We FINALLY made it to the bottom and took a set on the rocks. At first, we couldn’t see much, and the sulphuric clouds were overwhelming. Within a minute, we say flashes of blue across the bottom the crater, and we instantly forgot about the long hike up and down to get here. It was absolutely stunning! The blue flames are caused by the extreme temperatures in the crater. The vents shoot out the heated steam, which makes contact with the sulphuric air and causes the reaction. As the morning wore on, we could see more and more intense blue flames. The sulphur made my eyes water and my throat burn so bad there were times I didn’t think I could take it, but we stuck it out to watch the “light show.” I later read that this is the only place in the world where you can see this, though it used to be visible in other places, like Mt. Vesuvius.

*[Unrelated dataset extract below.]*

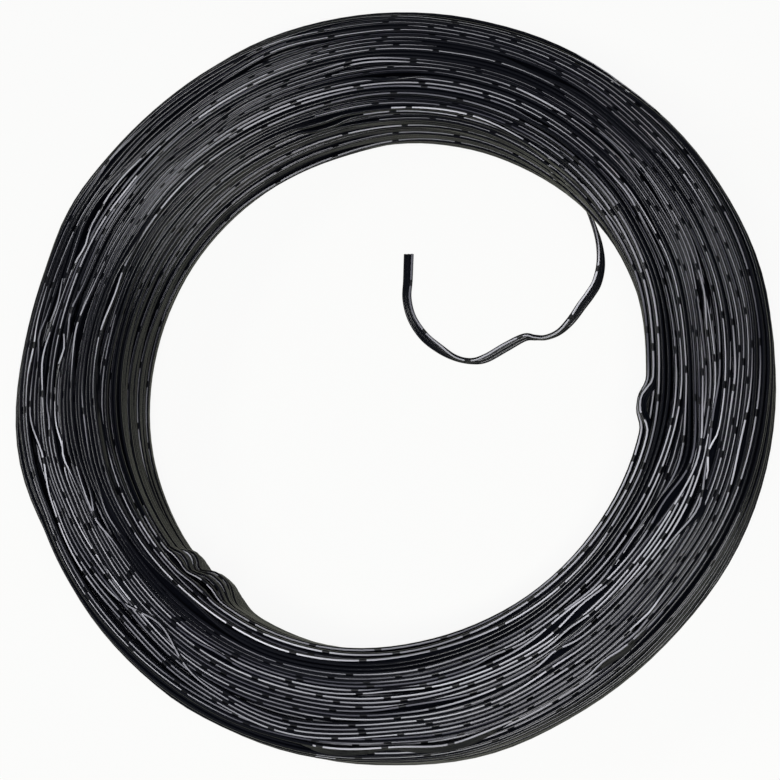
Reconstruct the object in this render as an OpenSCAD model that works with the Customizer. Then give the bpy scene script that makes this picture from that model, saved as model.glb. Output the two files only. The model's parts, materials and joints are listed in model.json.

Once the sun came up, we could see Kawah Ijen, the world’s largest acidic lake, at the bottom of the crater. The water was an opaque mint green, like nothing I had ever seen before.

On our way back up the crater, we encountered the sulphur miners. These men hike up, into, and back out of Ijen every day carrying 70-80 kg of sulphur in woven baskets. They make 2-3 trips each day. Naturally, they are in phenomenal shape. How they can survive that terrible smell and grueling hike is beyond me. They had my utmost respect, and Jeff and I did our best to stay out of their way as we climbed the crater.

The trip out was much faster, maybe 15 minutes, and we reunited with Jamie for the lonnnnng downhill walk. I was ridiculously happy when we spotted our young driver at the end of the trek.

Our drive from Ijen to the ferry was fairly quick. We bought our tickets, and before we knew it, we were saying sayonara to Java. I was really glad we made the efforts to see this part of Indonesia, but the Java portion of our vacation was by no means relaxing. Needless to say, we were all very excited to be heading back to Bali to end our trip.